Please repeat all of the listing exactly.

— Start of Information supplied —

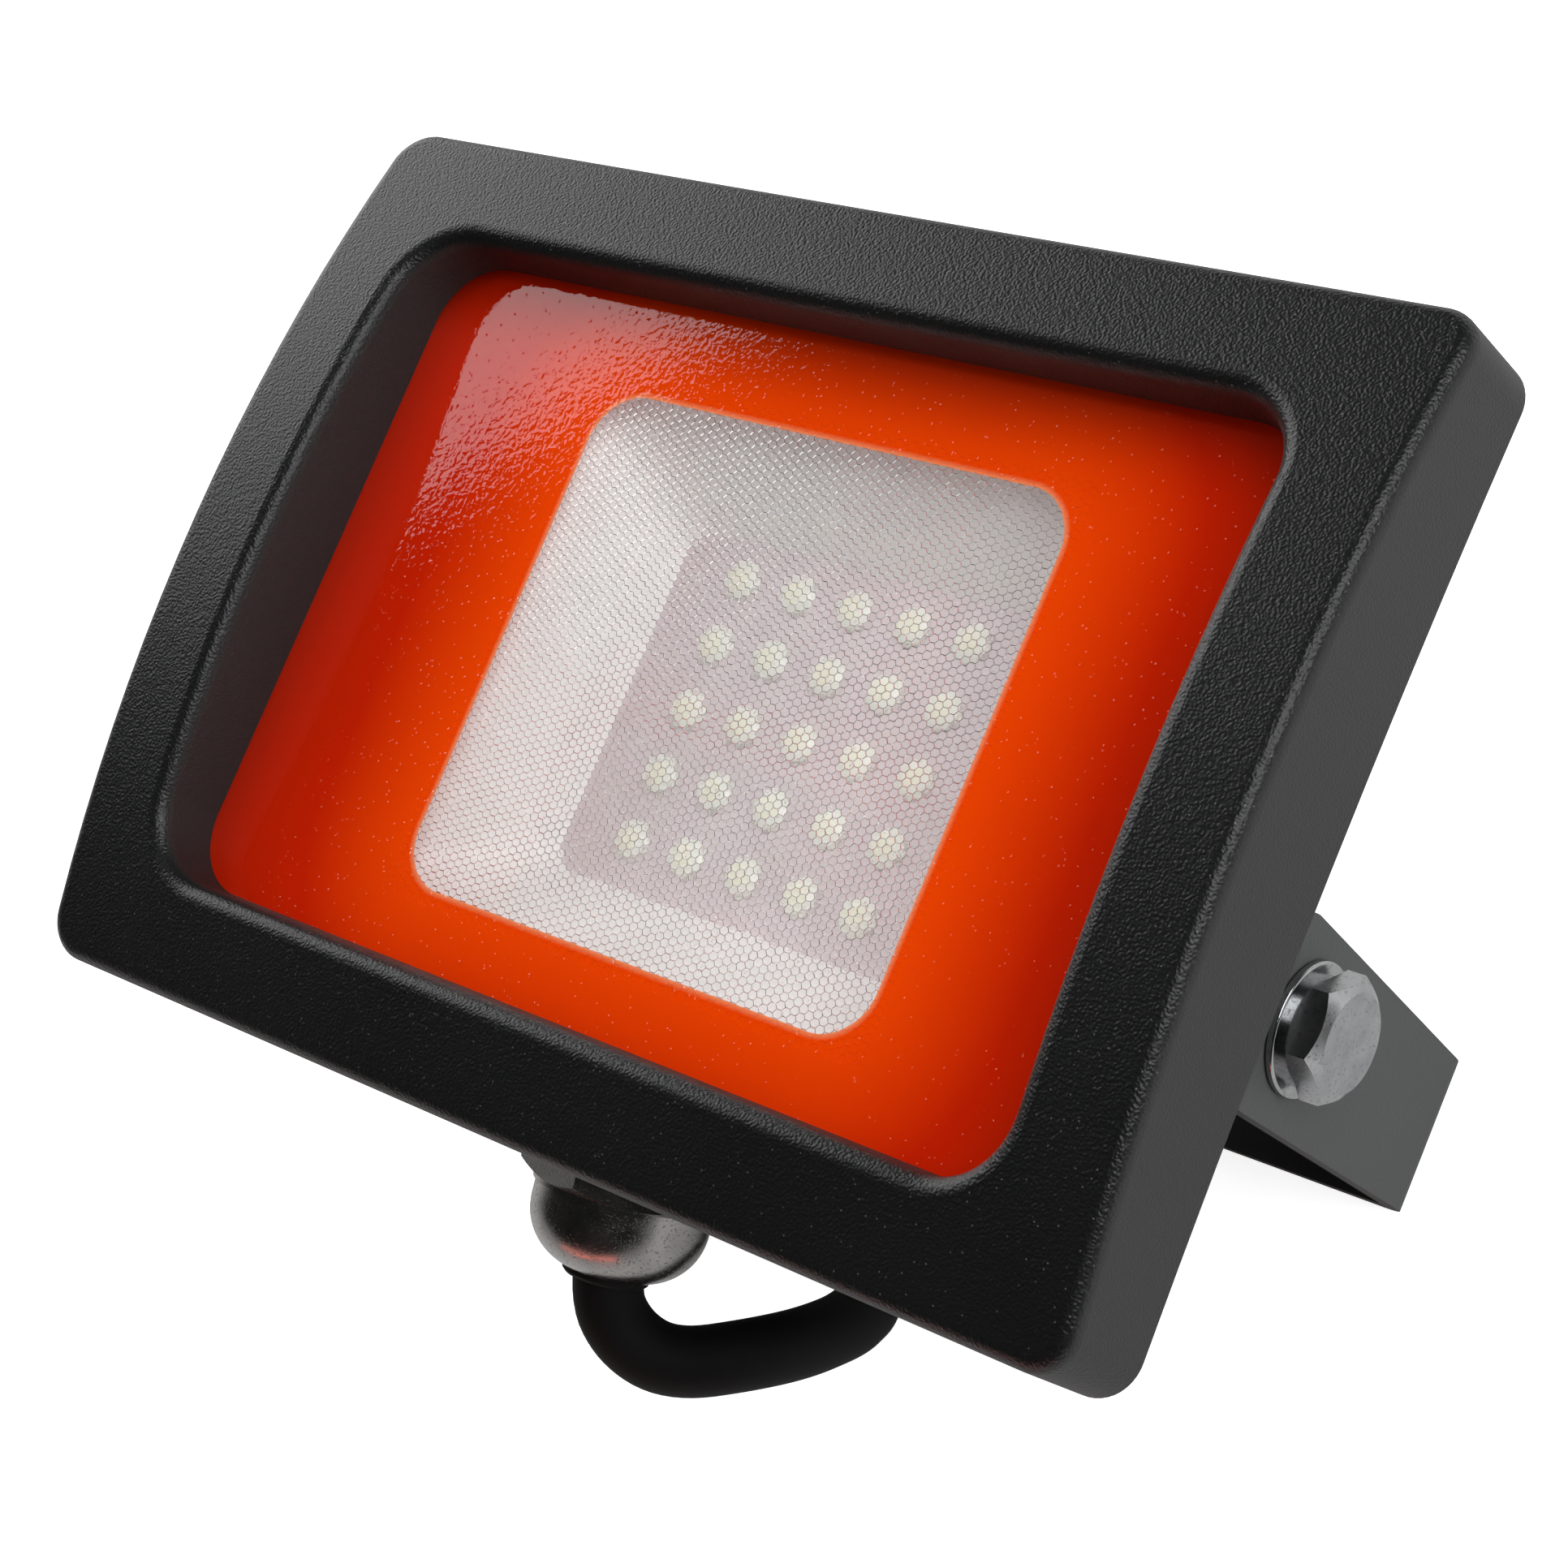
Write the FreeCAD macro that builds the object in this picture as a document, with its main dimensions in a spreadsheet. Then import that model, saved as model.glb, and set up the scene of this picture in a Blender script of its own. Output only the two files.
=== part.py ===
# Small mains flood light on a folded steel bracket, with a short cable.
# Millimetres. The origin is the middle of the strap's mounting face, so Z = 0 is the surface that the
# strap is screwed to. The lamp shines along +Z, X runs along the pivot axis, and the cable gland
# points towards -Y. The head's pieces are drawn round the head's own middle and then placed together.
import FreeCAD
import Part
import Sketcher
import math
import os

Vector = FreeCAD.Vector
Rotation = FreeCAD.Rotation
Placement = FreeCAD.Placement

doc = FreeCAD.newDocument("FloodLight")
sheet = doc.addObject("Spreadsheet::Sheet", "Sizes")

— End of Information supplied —

**Result**
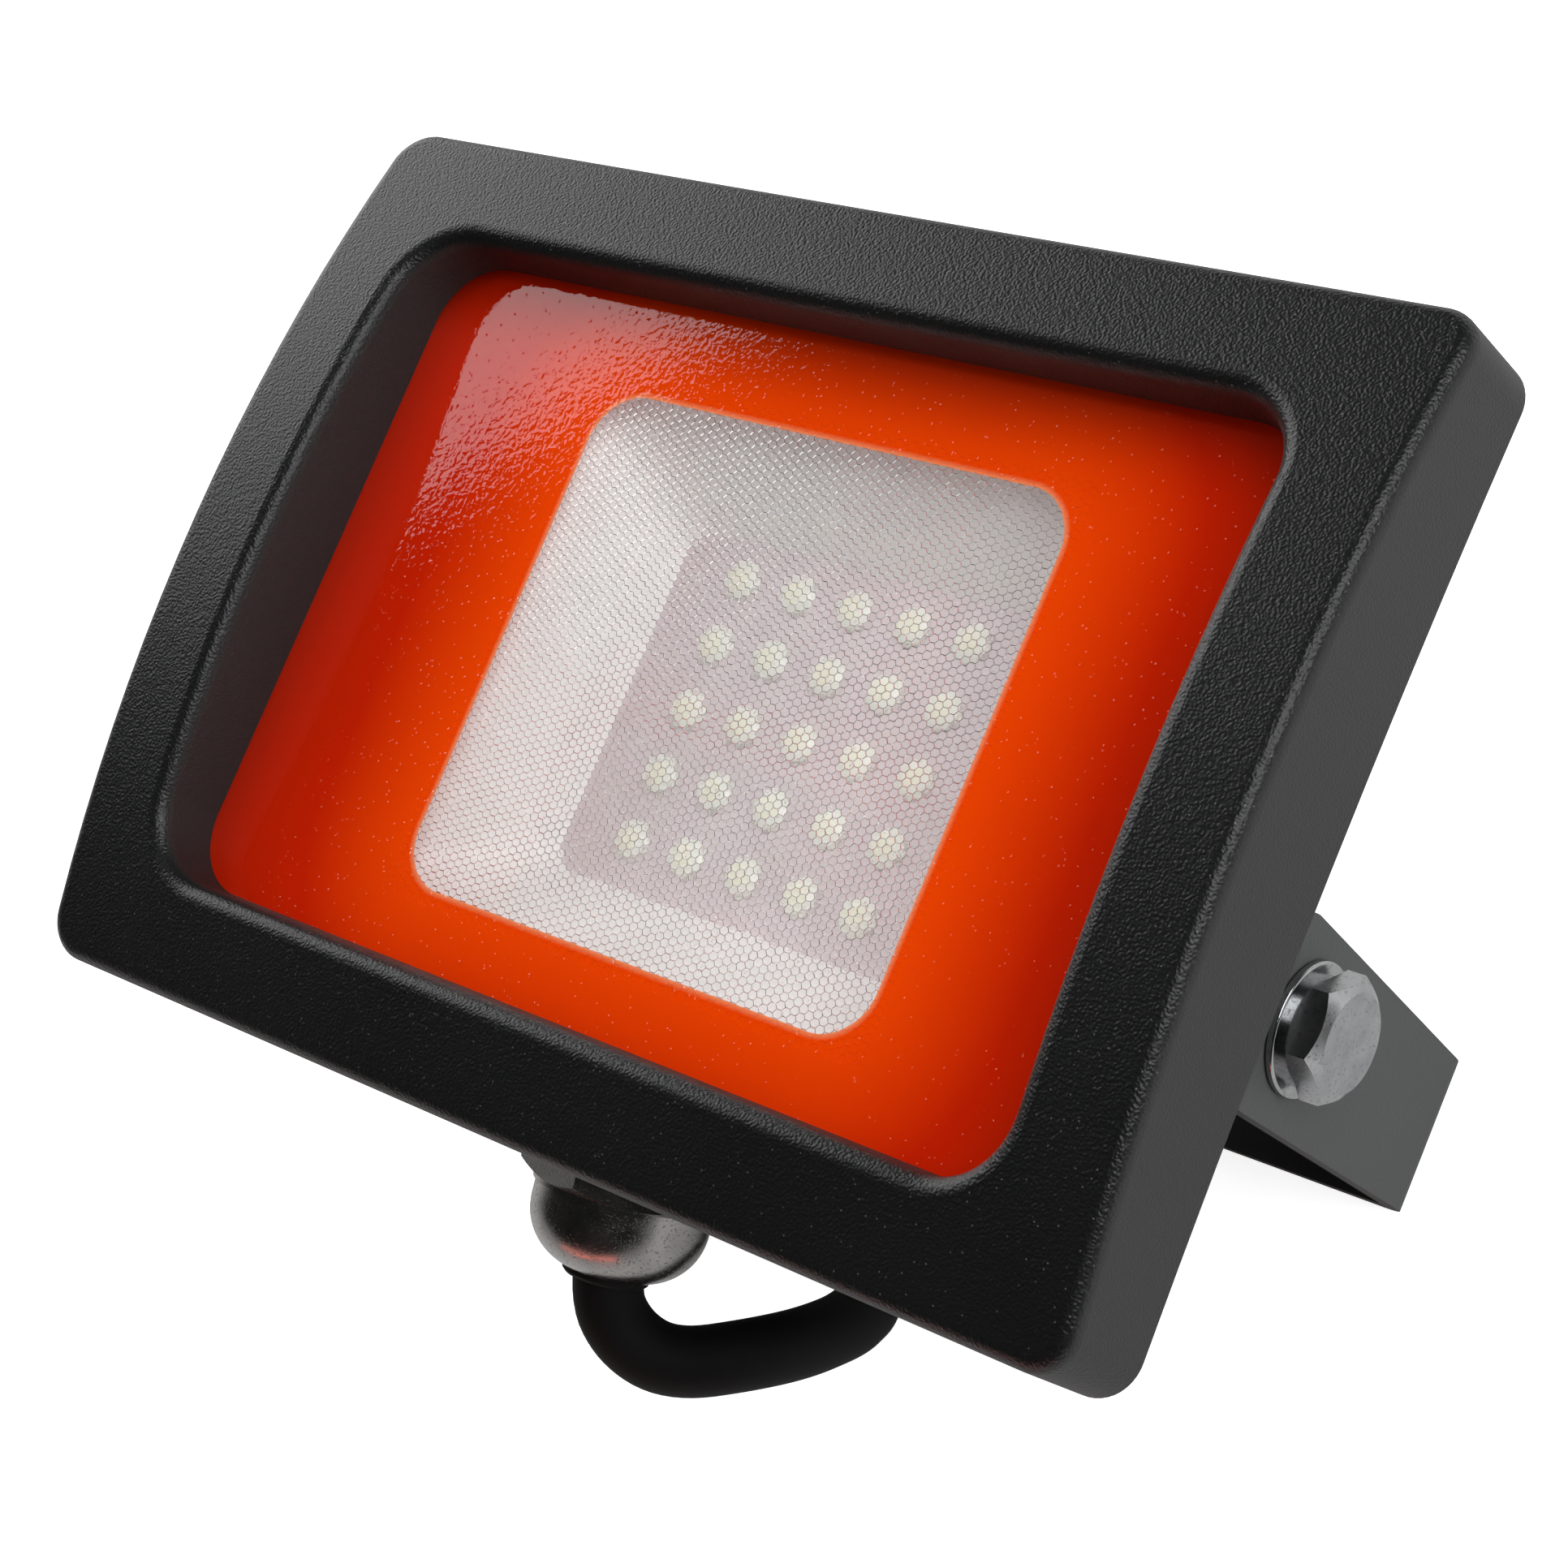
Write the FreeCAD macro that builds the object in this picture as a document, with its main dimensions in a spreadsheet. Then import that model, saved as model.glb, and set up the scene of this picture in a Blender script of its own. Output only the two files.
=== part.py ===
# Small mains flood light on a folded steel bracket, with a short cable.
# Millimetres. The origin is the middle of the strap's mounting face, so Z = 0 is the surface that the
# strap is screwed to. The lamp shines along +Z, X runs along the pivot axis, and the cable gland
# points towards -Y. The head's pieces are drawn round the head's own middle and then placed together.
import FreeCAD
import Part
import Sketcher
import math
import os

Vector = FreeCAD.Vector
Rotation = FreeCAD.Rotation
Placement = FreeCAD.Placement

doc = FreeCAD.newDocument("FloodLight")
sheet = doc.addObject("Spreadsheet::Sheet", "Sizes")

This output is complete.